◆ Given problem: Using the listing below, set down each line from the line containing "const skin = buildSkin();" through the line containing "before = set(bpy.data.objects)", both ends included, exactly and with nothing added.

◆ Information supplied:
:::::
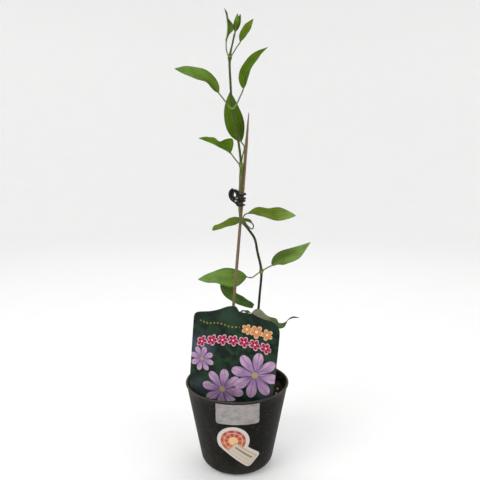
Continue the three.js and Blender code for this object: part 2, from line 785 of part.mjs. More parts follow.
// A rectangle with its two lower corners rounded.
function paperStickerOutline() {
  const { left, right, bottom, top, corner } = PAPER_STICKER;
  const shape = new THREE.Shape();
  shape.moveTo(right, top);
  shape.lineTo(left, top);
  shape.absarc(left + corner, bottom + corner, corner, Math.PI, 1.5 * Math.PI, false);
  shape.absarc(right - corner, bottom + corner, corner, -Math.PI / 2, 0, false);
  return shape;
}

// A disc with a tab to the lower right, whose lower edge runs off the disc's rim.
function roundStickerOutline() {
  const { x, z, radius } = ROUND_STICKER;
  const { reach, upperEdge, lean, corner } = STICKER_TAB;
  const place = (along, across) => new THREE.Vector2(
    x + along * Math.cos(lean) - across * Math.sin(lean),
    z + along * Math.sin(lean) + across * Math.cos(lean),
  );
  const lowCorner = place(reach - corner, corner - radius);
  const highCorner = place(reach - corner, upperEdge - corner);
  const shape = new THREE.Shape();
  shape.absarc(x, z, radius, lean + Math.asin(upperEdge / radius), lean + 1.5 * Math.PI, false);
  shape.absarc(lowCorner.x, lowCorner.y, corner, lean - Math.PI / 2, lean, false);
  shape.absarc(highCorner.x, highCorner.y, corner, lean, lean + Math.PI / 2, false);
  return shape;
}

const stemClearance = buildStem(GAP);
const soilHoles = stemClearance.add(buildCane(GAP)).add(buildCard(GAP));

addPiece('pot', buildPot(), FINISHES.pot);
addPiece('soil', buildSoil().subtract(soilHoles), FINISHES.soil);
addPiece('cane', buildCane(0), FINISHES.cane);
addPiece('stem', buildStem(0), FINISHES.stem);
addPiece('wire_tie', buildTie(), FINISHES.tie);
for (const leaf of LEAVES) {
  addPiece(leaf.name, buildLeaf(leaf, stemClearance), FINISHES.leaf);
}
const [frontTip, backTip] = TIP_LEAVES.map((leaf) => buildLeaf(leaf, stemClearance));
addPiece('shoot_tip', frontTip.add(backTip), FINISHES.youngLeaf);
addPiece('picture_card', buildCard(0), FINISHES.card);

const skin = buildSkin();
addPiece('paper_sticker', cutFromSkin(skin, paperStickerOutline()), FINISHES.paper);
addPiece('round_sticker', cutFromSkin(skin, roundStickerOutline()), FINISHES.sticker);

export default group;
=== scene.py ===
import math

import bmesh
import bpy
import numpy as np
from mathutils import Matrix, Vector, noise
from mathutils.geometry import delaunay_2d_cdt


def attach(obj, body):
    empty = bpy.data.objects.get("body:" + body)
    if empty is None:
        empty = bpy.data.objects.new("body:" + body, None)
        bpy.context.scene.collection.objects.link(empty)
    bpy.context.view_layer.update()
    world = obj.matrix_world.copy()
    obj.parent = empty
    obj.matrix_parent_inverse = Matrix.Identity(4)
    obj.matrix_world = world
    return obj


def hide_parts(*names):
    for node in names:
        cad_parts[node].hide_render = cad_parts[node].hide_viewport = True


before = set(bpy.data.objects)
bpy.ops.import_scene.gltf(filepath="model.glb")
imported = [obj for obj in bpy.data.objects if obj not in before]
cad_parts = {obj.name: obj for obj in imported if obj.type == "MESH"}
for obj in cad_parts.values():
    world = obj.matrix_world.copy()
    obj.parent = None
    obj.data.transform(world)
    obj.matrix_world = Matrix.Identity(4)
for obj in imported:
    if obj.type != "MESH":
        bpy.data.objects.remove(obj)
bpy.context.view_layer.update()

MM = 0.001
rng = np.random.default_rng(20)


# Shapes

def unit(vectors):
    """Vectors of length one."""
    return vectors / np.linalg.norm(vectors, axis=-1, keepdims=True)


def turned(x, y, angle):
    """The point (x, y) turned to the left by the angle."""
    return x * math.cos(angle) - y * math.sin(angle), x * math.sin(angle) + y * math.cos(angle)


def circle_angles(sides):
    return np.linspace(0, 2 * math.pi, sides, endpoint=False)


def hump(away, reach):
    """1 where away is 0, falling off softly within the reach."""
    return np.exp(-((away / reach) ** 2))


def soft_noise(x, y, z):
    """Smooth noise round 0 at each place; arrays and single numbers may be mixed."""
    places = np.stack(np.broadcast_arrays(x, y, z), -1).astype(float)
    values = [noise.noise(Vector(place)) for place in places.reshape(-1, 3)]
    return np.array(values).reshape(places.shape[:-1])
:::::
◆ Solved exercise:
const skin = buildSkin();
addPiece('paper_sticker', cutFromSkin(skin, paperStickerOutline()), FINISHES.paper);
addPiece('round_sticker', cutFromSkin(skin, roundStickerOutline()), FINISHES.sticker);

export default group;
=== scene.py ===
import math

import bmesh
import bpy
import numpy as np
from mathutils import Matrix, Vector, noise
from mathutils.geometry import delaunay_2d_cdt


def attach(obj, body):
    empty = bpy.data.objects.get("body:" + body)
    if empty is None:
        empty = bpy.data.objects.new("body:" + body, None)
        bpy.context.scene.collection.objects.link(empty)
    bpy.context.view_layer.update()
    world = obj.matrix_world.copy()
    obj.parent = empty
    obj.matrix_parent_inverse = Matrix.Identity(4)
    obj.matrix_world = world
    return obj


def hide_parts(*names):
    for node in names:
        cad_parts[node].hide_render = cad_parts[node].hide_viewport = True


before = set(bpy.data.objects)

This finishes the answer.